Bradford Üniversitesi arkeologları ve diğer uzmanlar arasındaki iş birliği sayesinde 700 yıl önce ölen insanların şaşırtıcı üç boyutlu görüntüleri ve animasyonları oluşturuldu. Yüzleri dünya tarafından kaybolmuştu ama şimdi, son teknoloji 3D yüz rekonstrüksiyonu sayesinde, Orta Çağ İskoçya'sında ölen üç kişinin gerçekte neye benzediğini görmemiz mümkün.
Curtis-Summers, diyet ve hareketliliğin özelliklerini anlamak için Whithorn mezarlarının bazılarında kararlı izotop analizine öncülük etti ve 3D yüz rekonstrüksiyonları için kafataslarını seçti. Christopher Rynn tarafından her bir kafatasının 3 boyutlu taramaları uygulandı. 12. ila 14. Yüzyıla ait olduğu değerlendirilen bir kadın, yarık dudaklı ve damaklı bir din adamı ve bir Piskopos belirleniyor.

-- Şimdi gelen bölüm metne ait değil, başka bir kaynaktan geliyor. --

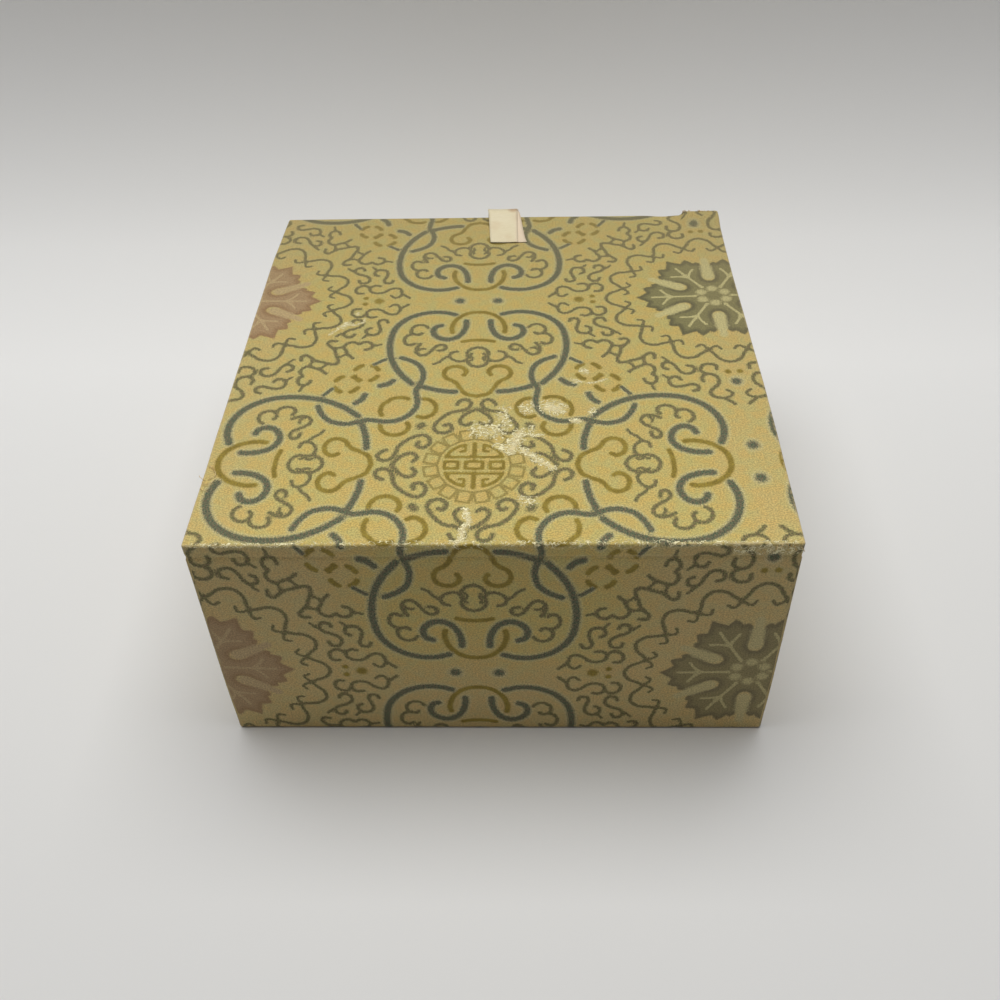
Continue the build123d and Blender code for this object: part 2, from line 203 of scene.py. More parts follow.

Arkeologlar ve adli bilimciler, radyokarbon tarihleme, eserler, tarihi kayıtlar ve kararlı izotop analizlerine dayanarak, piskoposu 1209'dan 1235'e kadar Whithorn'a başkanlık etmiş olan Piskopos Walter olarak tanımladılar. Walter'ın iskeleti obezite belirtileri ve zengin bir balık diyeti sergiliyordu. Yakut ve zümrüt kakma altın yüzük gibi değerli eşyalarla birlikte tamamen giyinik olarak gömülmüştü. Kadının kimliği belirlenemedi, 20'li yaşlarında ölmüştü ve manastırın yüksek sunağının yakınında deniz kabuklarından bir yatağa gömülmüştü. Bu onun yüksek statüsünün açık bir göstergesi olarak kabul edilmiş. Kimliği belirsiz diğer din adamı, yarık damak ve asimetrik yüzü nedeniyle adli tıp uzmanları için "benzersiz bir meydan okuma" oluşturdu. Toplumun seçkin üyelerinin yanına gömüldü, ancak ayrıntılı cenaze eşyalarından yoksundu.

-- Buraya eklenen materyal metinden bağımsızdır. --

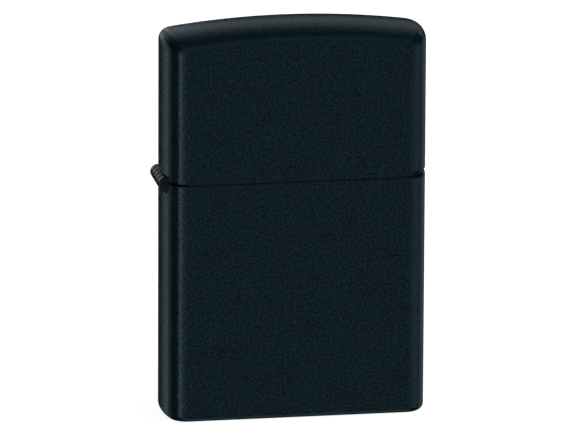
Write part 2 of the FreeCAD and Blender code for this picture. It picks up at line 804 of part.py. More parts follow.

ADLİ TIPTA YENİDEN YÜZLENDİRMENİN ÖNEMİ
Herhangi bir yerde kafatası kemiği bulunduğunda bu kafatası kemiğinden az önce de belirttiğimiz gibi yüzlendirme yapılabiliyor. Kayıp olan şahısların fotoğrafları ile yapılan yüzlendirme işlemi sonucunda ortaya çıkan muhtemel yüz görüntüsü karşılaştırılıyor. Ülkemizde yüzlendirme işlemini kriminal daireler ve Adli Tıp Kurumu yapabiliyor. DNA’nın kullanım kolaylığı gelişen tıp teknolojisiyle kimliklendirmede çağ atlatırken, 3 boyutlu modelleme daha sık olacak şekilde yüzlendirme yapılıyor. DNA yaygın kullanılmadığı zamanda özellikle kilden yüzlendirme çok sık kullanılıyordu ve gerçekten muhteşem tahminler ortaya çıkıyordu.

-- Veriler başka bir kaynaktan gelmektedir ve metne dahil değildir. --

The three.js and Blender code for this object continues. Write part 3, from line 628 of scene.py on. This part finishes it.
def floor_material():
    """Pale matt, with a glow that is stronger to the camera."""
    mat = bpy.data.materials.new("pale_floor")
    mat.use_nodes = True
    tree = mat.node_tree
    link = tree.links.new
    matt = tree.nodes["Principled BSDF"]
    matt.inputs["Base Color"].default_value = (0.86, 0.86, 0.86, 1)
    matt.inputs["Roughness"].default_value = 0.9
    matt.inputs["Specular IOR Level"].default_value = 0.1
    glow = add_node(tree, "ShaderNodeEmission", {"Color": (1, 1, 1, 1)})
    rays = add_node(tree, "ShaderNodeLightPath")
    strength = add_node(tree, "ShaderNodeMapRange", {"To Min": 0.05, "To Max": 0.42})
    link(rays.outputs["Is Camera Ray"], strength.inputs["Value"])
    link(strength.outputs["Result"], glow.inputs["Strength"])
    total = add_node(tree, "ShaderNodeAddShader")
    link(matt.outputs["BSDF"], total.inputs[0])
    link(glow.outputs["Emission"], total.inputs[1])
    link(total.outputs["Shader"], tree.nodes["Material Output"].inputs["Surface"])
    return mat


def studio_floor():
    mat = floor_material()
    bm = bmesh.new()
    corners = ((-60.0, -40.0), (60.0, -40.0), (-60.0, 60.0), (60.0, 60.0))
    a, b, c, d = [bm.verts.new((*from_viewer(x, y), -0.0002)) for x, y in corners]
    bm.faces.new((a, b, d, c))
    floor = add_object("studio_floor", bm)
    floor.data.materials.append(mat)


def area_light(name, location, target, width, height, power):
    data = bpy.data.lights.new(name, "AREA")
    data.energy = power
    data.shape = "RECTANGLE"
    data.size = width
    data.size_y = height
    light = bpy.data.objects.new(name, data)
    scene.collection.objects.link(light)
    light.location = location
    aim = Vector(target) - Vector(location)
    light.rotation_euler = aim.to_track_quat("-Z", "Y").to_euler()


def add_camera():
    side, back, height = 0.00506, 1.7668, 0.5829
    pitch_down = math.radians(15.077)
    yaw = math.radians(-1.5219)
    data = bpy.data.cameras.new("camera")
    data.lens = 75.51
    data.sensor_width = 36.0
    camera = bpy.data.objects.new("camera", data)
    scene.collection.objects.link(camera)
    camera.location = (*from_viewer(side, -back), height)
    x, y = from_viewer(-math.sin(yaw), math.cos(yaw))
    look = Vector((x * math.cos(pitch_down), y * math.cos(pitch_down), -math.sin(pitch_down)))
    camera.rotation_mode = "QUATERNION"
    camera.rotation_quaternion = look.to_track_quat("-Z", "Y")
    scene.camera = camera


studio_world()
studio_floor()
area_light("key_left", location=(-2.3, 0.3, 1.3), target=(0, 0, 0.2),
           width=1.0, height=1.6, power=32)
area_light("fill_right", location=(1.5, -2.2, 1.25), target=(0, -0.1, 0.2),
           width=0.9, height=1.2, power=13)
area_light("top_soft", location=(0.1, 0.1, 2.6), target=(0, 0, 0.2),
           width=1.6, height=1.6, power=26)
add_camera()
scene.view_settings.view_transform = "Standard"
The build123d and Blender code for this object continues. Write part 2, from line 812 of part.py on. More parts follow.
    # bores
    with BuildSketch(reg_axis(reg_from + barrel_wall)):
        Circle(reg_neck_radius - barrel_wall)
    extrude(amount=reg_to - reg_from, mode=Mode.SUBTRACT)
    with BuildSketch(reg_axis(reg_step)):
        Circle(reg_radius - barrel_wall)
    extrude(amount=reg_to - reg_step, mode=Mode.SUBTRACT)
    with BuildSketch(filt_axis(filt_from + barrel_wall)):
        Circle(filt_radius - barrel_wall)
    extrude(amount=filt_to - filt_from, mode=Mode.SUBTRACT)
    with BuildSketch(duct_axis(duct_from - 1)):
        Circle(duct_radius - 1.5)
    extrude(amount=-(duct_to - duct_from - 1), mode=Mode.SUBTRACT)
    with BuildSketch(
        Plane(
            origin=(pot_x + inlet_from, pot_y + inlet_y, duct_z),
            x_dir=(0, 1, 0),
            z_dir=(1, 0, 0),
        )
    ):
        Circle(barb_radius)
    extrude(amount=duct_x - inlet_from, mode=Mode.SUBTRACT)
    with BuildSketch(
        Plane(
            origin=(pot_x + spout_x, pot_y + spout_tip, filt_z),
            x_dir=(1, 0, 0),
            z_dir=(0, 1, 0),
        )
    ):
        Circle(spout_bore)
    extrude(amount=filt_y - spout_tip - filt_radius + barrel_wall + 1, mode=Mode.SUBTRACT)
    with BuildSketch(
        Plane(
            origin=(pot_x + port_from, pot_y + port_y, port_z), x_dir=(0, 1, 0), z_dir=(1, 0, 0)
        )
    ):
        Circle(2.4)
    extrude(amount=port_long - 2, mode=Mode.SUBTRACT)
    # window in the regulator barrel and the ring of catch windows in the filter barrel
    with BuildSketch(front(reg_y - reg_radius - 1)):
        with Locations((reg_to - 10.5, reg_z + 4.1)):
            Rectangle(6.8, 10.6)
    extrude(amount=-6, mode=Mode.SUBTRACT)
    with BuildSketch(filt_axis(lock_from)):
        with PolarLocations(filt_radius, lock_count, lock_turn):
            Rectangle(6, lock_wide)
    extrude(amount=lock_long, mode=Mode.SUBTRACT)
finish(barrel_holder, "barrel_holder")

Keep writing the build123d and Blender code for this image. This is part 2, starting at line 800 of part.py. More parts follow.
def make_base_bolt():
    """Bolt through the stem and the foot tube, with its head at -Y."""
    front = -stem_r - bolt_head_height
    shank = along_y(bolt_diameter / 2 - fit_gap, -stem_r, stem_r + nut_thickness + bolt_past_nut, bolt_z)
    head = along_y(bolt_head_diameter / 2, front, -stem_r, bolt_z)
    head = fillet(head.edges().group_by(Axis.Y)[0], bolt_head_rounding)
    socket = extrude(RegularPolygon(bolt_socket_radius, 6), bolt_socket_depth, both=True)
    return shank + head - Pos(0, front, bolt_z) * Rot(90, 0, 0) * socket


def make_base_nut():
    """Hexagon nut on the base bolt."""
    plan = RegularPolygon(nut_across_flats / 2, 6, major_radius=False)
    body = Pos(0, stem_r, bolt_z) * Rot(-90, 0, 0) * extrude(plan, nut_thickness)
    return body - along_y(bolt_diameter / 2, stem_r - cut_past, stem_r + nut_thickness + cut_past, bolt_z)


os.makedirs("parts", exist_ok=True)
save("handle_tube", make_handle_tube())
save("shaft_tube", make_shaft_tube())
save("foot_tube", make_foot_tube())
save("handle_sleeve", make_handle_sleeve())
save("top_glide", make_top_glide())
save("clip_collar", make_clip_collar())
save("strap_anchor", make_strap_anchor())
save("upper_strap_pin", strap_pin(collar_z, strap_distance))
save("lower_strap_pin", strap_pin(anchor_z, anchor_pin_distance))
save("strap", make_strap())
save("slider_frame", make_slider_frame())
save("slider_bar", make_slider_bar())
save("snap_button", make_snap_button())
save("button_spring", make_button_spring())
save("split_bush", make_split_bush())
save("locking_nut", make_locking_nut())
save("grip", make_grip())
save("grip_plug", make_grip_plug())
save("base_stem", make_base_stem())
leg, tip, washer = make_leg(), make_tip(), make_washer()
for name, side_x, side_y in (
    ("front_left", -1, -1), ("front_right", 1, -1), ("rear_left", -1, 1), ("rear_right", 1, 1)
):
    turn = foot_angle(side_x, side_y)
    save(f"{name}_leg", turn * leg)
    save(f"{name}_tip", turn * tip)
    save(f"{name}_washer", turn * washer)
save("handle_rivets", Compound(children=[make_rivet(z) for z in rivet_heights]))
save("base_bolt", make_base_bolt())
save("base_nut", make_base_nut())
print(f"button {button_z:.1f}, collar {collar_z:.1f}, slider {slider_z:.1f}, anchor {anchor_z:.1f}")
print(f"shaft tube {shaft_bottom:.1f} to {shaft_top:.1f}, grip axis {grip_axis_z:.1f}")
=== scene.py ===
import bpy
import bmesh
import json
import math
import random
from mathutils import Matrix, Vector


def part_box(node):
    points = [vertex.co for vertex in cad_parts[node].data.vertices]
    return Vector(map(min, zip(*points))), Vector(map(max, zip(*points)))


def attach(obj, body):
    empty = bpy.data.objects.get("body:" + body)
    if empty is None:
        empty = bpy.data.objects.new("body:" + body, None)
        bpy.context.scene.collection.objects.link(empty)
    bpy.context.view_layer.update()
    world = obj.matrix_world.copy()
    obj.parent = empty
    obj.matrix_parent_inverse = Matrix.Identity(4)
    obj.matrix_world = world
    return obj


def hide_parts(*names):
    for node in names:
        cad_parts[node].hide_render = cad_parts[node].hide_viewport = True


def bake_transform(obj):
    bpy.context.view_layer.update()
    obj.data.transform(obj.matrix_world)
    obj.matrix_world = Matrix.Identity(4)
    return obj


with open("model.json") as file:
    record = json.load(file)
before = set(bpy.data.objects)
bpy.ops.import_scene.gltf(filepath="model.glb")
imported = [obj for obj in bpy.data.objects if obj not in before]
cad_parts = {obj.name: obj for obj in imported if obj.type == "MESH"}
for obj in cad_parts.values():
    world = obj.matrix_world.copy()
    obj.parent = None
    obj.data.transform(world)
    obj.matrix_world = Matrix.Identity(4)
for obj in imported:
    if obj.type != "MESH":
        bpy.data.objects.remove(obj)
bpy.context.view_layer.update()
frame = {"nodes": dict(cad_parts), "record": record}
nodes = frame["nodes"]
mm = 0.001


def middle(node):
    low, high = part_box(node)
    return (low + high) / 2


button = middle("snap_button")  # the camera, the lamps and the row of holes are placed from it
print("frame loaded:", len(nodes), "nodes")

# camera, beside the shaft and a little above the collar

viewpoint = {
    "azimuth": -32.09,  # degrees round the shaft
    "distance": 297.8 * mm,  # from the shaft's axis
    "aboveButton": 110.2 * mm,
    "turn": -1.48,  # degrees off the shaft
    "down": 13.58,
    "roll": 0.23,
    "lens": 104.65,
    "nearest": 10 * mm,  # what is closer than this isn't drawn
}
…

Sözün özüne gelecek olursak; adli bilimler ve adli tıp sayesinde yeniden yüzlendirmeyle kaybolmuş, unutulmuş kişiler veya unutturulmaya çalışılmış maktüller tekrar karşımıza çıkıyorlar ve bize şunu söylüyorlar adeta.
Hayat bize ne sunarsa sunsun, isterse adı sanı duyulmamış, önemsiz kabul edilen biri olalım; şu an olmasa da bir gün söyleyecek sözlerimiz olacak, belki birilerinin hayatlarına dokunabileceğiz.